> What you have to do:
Find every line in the records below that contains the word "OpenSCAD", and copy each such line.

> Stored data:
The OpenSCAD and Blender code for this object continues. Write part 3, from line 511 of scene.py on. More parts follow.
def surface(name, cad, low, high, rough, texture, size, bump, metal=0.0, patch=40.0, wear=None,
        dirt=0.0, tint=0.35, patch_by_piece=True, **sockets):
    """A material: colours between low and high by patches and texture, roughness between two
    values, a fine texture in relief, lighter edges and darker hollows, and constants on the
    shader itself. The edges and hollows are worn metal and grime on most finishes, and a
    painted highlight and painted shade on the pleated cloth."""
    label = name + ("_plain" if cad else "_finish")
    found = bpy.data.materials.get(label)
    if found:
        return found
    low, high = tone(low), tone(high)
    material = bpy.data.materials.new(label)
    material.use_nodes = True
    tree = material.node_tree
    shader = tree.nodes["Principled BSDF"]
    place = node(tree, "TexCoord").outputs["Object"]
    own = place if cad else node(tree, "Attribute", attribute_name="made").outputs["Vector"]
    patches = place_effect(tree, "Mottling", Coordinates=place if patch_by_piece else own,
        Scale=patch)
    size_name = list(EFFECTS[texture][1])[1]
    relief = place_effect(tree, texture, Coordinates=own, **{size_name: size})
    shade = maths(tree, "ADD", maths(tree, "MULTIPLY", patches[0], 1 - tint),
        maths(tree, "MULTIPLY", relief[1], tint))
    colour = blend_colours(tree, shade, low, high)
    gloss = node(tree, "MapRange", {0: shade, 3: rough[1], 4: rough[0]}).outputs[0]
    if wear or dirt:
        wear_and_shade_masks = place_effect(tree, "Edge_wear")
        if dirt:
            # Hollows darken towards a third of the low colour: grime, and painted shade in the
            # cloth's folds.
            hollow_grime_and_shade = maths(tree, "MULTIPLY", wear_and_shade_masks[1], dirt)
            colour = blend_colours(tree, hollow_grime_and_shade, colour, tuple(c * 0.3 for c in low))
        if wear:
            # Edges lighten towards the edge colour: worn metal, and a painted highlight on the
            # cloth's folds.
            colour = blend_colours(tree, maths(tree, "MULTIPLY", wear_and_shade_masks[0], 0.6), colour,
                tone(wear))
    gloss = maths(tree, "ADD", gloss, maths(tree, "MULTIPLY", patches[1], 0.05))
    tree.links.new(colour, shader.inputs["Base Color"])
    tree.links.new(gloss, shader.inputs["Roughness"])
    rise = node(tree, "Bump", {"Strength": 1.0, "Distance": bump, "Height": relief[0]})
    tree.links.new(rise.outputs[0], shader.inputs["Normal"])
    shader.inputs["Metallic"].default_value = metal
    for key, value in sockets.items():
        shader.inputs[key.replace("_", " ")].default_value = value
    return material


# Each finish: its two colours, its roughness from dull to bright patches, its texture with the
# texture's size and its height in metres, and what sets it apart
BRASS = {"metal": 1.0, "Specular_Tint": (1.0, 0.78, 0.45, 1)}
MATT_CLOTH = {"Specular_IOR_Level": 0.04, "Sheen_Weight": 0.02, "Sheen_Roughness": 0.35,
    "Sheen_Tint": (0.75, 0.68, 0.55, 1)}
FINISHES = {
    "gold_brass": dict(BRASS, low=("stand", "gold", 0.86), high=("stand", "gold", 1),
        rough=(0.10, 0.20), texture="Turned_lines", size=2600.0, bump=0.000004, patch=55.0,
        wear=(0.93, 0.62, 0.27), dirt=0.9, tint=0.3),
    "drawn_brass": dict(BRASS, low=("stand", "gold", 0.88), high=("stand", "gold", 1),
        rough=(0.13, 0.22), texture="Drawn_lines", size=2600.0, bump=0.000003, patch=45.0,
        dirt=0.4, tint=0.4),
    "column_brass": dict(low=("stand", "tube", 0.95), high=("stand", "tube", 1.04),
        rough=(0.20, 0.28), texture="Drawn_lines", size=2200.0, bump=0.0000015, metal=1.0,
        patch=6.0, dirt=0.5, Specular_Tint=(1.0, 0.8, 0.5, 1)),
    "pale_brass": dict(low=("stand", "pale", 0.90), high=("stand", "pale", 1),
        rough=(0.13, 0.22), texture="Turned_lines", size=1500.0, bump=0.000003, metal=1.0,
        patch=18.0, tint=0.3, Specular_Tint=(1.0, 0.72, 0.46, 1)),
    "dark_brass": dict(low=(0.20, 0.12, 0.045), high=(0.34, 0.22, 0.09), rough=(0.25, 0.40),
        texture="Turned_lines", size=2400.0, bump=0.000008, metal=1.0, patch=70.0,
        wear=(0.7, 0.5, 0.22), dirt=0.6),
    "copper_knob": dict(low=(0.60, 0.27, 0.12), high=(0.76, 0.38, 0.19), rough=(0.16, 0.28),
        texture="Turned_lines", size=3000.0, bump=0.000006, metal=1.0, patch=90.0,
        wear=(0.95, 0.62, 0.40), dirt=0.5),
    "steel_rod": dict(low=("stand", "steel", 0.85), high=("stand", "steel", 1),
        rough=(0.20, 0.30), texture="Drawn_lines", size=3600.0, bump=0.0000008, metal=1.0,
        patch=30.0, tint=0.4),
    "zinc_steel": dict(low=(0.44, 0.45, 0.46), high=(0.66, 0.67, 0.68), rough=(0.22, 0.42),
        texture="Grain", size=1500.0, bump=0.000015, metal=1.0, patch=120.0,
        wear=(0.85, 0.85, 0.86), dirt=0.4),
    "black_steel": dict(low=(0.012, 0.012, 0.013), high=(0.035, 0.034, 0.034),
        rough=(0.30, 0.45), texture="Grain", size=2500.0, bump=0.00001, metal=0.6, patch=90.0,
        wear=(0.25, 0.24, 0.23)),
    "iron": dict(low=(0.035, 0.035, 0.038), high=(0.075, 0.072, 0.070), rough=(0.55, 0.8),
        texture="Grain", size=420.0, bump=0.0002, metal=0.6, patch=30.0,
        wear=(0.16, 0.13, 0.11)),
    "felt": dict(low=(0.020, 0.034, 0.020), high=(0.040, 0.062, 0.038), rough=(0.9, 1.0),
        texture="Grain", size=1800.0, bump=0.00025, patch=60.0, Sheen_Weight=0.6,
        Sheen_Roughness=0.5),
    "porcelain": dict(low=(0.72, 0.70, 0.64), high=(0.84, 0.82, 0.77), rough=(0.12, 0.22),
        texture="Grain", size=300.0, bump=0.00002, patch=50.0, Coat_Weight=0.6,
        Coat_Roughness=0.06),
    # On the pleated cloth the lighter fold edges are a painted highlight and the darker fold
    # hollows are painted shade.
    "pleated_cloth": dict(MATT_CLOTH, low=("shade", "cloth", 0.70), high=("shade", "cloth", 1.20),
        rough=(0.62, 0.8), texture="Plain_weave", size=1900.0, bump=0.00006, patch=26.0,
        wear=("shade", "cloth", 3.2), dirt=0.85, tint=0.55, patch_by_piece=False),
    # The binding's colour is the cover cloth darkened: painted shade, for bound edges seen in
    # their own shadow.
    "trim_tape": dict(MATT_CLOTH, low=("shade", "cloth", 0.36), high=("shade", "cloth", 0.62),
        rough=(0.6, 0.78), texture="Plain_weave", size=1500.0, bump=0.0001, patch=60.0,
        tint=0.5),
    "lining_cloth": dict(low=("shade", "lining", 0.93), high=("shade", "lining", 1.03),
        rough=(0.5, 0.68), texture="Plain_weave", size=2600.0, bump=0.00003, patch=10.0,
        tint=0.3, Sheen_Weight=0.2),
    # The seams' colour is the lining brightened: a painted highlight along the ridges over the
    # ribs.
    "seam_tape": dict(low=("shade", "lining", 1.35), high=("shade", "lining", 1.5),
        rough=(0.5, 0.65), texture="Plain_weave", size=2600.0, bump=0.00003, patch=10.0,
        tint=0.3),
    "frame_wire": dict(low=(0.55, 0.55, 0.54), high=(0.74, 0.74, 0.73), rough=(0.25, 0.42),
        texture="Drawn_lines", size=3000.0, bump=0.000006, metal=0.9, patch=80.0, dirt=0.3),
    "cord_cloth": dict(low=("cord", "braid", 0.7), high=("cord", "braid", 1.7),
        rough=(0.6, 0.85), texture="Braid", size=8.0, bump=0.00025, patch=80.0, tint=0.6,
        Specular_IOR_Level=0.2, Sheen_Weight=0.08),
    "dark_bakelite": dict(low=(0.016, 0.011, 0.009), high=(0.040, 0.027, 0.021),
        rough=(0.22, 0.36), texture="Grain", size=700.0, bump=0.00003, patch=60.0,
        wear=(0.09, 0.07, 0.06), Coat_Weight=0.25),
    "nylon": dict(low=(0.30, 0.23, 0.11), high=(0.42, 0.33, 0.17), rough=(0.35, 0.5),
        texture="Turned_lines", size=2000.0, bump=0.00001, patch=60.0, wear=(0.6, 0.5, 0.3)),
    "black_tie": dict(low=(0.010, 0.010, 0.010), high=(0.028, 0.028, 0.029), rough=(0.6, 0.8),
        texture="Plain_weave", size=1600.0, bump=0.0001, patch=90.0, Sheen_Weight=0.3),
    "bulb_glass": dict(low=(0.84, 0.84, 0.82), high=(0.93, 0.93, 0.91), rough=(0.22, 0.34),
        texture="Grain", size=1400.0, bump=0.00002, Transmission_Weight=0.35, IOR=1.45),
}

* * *

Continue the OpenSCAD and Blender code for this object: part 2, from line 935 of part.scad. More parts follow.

> Correct answer:
The OpenSCAD and Blender code for this object continues. Write part 3, from line 511 of scene.py on. More parts follow.
Continue the OpenSCAD and Blender code for this object: part 2, from line 935 of part.scad. More parts follow.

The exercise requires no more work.